- [Given task]
Collect all lines containing the word "strap" from the data.

- [Provided material]
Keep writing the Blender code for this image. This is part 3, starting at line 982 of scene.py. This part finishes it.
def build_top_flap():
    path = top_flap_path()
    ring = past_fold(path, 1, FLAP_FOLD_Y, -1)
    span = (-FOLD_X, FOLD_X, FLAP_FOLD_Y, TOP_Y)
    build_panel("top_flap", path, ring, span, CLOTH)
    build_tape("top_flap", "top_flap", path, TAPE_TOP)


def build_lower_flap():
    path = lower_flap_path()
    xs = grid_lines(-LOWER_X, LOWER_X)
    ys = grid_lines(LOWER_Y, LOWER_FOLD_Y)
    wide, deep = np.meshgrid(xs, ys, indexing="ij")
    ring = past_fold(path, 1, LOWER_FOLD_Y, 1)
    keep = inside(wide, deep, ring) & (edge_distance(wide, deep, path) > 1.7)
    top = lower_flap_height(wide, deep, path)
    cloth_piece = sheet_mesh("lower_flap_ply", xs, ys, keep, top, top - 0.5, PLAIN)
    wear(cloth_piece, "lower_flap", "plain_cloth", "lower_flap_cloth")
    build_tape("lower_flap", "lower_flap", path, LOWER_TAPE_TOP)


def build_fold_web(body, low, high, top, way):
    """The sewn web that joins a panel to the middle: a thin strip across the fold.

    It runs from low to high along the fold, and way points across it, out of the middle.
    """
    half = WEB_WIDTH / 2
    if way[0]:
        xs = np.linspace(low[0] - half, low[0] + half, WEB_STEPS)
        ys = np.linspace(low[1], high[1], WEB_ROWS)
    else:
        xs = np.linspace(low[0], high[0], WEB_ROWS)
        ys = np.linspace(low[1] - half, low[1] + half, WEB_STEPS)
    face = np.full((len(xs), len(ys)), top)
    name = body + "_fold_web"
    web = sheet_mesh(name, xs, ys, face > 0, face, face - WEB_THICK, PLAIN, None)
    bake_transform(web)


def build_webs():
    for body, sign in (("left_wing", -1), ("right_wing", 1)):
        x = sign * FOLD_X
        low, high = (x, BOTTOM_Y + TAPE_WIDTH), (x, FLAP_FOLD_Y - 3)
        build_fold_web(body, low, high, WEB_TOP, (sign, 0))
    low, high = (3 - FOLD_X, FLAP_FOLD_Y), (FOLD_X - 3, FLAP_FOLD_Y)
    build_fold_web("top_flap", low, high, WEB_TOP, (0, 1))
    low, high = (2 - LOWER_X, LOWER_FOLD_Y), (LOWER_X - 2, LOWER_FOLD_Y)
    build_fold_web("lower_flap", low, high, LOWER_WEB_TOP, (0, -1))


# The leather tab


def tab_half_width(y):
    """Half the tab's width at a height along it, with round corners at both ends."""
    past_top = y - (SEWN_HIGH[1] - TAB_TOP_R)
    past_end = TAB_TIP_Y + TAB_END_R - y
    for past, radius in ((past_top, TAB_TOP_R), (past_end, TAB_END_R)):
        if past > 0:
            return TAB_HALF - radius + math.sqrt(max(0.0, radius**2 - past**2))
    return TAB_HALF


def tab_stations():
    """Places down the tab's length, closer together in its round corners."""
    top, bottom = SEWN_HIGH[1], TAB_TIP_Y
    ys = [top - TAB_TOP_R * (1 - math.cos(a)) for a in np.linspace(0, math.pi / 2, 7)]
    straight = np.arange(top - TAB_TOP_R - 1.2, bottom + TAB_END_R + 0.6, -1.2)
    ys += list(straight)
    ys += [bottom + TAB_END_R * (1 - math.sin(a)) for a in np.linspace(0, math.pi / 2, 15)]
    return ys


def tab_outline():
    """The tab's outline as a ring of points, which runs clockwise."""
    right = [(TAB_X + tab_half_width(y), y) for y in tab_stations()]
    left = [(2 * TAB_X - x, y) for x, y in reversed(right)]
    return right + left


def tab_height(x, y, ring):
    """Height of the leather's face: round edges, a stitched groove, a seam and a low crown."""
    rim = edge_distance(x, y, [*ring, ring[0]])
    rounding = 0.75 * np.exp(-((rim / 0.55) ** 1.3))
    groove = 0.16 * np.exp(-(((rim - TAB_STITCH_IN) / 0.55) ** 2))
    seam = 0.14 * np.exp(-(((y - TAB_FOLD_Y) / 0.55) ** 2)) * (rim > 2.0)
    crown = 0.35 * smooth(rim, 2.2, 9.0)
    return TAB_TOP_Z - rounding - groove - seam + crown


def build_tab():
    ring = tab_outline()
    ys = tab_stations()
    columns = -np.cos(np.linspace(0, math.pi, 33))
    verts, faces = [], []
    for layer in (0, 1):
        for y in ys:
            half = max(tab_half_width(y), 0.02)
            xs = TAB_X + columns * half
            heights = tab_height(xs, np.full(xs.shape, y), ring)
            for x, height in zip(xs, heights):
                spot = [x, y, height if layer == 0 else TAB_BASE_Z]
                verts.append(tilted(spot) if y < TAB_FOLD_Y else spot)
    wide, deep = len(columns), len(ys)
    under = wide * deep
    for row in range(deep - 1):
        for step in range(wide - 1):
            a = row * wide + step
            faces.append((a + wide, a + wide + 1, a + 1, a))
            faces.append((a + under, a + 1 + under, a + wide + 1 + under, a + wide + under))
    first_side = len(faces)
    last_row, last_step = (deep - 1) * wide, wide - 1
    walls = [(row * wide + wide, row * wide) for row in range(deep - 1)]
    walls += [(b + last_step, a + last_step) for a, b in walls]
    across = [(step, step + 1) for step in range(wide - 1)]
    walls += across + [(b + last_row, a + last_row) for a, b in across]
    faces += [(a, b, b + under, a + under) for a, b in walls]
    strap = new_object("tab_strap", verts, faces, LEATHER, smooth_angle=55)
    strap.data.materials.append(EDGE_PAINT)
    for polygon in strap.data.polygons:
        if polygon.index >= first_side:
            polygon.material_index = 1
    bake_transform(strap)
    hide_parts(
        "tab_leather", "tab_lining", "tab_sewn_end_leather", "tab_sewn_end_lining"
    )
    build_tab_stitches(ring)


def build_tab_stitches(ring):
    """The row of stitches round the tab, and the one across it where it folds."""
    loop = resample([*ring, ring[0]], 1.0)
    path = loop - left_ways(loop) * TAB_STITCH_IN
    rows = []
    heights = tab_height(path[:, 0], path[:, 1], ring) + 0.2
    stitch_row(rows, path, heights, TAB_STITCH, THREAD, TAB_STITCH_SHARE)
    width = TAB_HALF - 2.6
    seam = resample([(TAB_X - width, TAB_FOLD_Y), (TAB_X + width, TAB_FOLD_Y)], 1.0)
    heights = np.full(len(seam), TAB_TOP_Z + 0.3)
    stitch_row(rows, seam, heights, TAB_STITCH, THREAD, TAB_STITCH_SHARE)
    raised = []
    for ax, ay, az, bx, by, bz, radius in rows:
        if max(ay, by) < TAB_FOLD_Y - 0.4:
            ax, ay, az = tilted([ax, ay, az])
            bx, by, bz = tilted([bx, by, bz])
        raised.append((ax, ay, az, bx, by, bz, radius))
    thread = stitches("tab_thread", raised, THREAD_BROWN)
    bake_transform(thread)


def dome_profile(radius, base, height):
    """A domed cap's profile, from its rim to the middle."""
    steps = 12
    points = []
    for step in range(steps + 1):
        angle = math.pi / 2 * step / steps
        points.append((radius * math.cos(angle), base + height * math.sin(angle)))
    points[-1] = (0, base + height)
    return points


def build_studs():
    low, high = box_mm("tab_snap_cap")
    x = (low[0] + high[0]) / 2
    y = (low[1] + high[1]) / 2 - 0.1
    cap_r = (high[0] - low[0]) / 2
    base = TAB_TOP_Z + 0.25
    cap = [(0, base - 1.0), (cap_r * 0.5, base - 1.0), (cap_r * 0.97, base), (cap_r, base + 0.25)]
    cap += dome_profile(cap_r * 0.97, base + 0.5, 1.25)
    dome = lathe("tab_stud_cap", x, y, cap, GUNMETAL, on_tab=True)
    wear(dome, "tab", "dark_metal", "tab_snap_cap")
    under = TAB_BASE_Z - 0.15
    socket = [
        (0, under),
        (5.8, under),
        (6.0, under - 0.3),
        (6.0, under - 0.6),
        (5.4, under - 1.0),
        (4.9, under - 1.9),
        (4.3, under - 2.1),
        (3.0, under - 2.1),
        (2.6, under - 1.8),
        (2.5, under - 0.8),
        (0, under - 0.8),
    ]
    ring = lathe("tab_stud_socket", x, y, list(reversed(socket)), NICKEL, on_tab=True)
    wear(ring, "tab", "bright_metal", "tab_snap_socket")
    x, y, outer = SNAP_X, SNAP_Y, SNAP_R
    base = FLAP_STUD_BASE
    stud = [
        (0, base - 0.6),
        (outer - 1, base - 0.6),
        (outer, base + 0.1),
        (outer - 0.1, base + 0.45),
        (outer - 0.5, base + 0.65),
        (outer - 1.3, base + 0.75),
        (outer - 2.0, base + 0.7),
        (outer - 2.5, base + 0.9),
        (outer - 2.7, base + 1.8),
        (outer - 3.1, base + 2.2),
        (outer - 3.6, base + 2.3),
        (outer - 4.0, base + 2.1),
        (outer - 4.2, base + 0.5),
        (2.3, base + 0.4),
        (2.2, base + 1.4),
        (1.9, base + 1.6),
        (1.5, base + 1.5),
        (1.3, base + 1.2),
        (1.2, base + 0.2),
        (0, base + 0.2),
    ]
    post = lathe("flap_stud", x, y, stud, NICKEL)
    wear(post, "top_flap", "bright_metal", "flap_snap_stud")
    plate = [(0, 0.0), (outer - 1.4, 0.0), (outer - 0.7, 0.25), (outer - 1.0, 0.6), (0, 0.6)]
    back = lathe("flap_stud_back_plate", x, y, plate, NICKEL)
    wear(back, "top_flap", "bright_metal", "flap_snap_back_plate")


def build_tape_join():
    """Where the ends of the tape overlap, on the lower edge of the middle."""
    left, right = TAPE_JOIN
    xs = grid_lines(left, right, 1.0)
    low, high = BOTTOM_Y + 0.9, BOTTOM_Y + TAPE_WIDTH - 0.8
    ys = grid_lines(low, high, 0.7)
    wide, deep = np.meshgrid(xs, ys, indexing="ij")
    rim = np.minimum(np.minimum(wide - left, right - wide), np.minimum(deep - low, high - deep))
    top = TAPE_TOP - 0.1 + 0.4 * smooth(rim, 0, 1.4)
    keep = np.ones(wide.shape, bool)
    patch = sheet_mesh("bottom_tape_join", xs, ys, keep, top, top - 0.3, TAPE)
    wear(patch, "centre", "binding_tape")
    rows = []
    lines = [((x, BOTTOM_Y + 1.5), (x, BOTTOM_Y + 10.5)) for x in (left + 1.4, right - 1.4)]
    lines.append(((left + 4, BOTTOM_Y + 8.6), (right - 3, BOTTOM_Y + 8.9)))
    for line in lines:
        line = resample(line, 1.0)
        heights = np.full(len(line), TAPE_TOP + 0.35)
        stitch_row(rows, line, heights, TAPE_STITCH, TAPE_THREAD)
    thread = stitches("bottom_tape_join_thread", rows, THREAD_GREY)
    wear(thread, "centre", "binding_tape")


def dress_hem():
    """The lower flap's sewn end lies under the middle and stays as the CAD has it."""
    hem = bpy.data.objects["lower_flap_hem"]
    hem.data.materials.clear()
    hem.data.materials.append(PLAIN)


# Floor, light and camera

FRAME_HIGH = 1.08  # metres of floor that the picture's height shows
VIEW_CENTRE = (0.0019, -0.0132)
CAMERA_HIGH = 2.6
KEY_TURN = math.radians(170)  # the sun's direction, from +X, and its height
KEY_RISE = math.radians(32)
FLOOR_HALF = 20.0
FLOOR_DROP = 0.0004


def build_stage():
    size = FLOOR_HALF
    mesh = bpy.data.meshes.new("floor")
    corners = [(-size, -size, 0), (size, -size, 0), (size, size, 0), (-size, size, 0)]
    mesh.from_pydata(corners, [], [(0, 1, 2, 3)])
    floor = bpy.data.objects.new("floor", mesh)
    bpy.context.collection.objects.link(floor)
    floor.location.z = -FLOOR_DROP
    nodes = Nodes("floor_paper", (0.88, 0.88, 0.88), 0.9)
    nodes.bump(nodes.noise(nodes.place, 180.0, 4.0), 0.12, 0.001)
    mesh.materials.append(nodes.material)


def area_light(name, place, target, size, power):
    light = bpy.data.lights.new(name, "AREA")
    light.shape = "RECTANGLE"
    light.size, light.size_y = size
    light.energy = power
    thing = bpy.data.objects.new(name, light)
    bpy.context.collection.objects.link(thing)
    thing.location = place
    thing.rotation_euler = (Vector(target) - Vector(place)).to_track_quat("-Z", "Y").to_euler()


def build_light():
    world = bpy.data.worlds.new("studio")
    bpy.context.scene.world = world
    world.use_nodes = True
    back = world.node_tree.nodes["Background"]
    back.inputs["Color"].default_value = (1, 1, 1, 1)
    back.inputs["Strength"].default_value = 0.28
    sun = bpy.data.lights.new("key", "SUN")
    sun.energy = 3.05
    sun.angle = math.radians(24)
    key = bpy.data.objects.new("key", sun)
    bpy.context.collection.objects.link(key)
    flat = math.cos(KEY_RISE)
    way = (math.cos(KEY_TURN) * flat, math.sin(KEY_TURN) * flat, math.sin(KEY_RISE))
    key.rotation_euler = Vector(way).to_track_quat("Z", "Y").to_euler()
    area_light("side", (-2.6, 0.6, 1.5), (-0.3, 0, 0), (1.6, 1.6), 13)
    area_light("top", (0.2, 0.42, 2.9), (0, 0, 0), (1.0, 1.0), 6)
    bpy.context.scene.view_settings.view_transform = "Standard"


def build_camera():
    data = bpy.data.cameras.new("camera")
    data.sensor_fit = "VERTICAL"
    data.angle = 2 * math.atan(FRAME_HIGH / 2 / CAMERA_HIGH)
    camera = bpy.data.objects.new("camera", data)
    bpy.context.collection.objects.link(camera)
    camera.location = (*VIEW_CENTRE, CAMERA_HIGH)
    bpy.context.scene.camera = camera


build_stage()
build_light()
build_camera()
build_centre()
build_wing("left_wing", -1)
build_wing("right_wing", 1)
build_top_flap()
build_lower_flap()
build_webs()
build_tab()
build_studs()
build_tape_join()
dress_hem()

- [Answer in full]
    strap = new_object("tab_strap", verts, faces, LEATHER, smooth_angle=55)
    strap.data.materials.append(EDGE_PAINT)
    for polygon in strap.data.polygons:
    bake_transform(strap)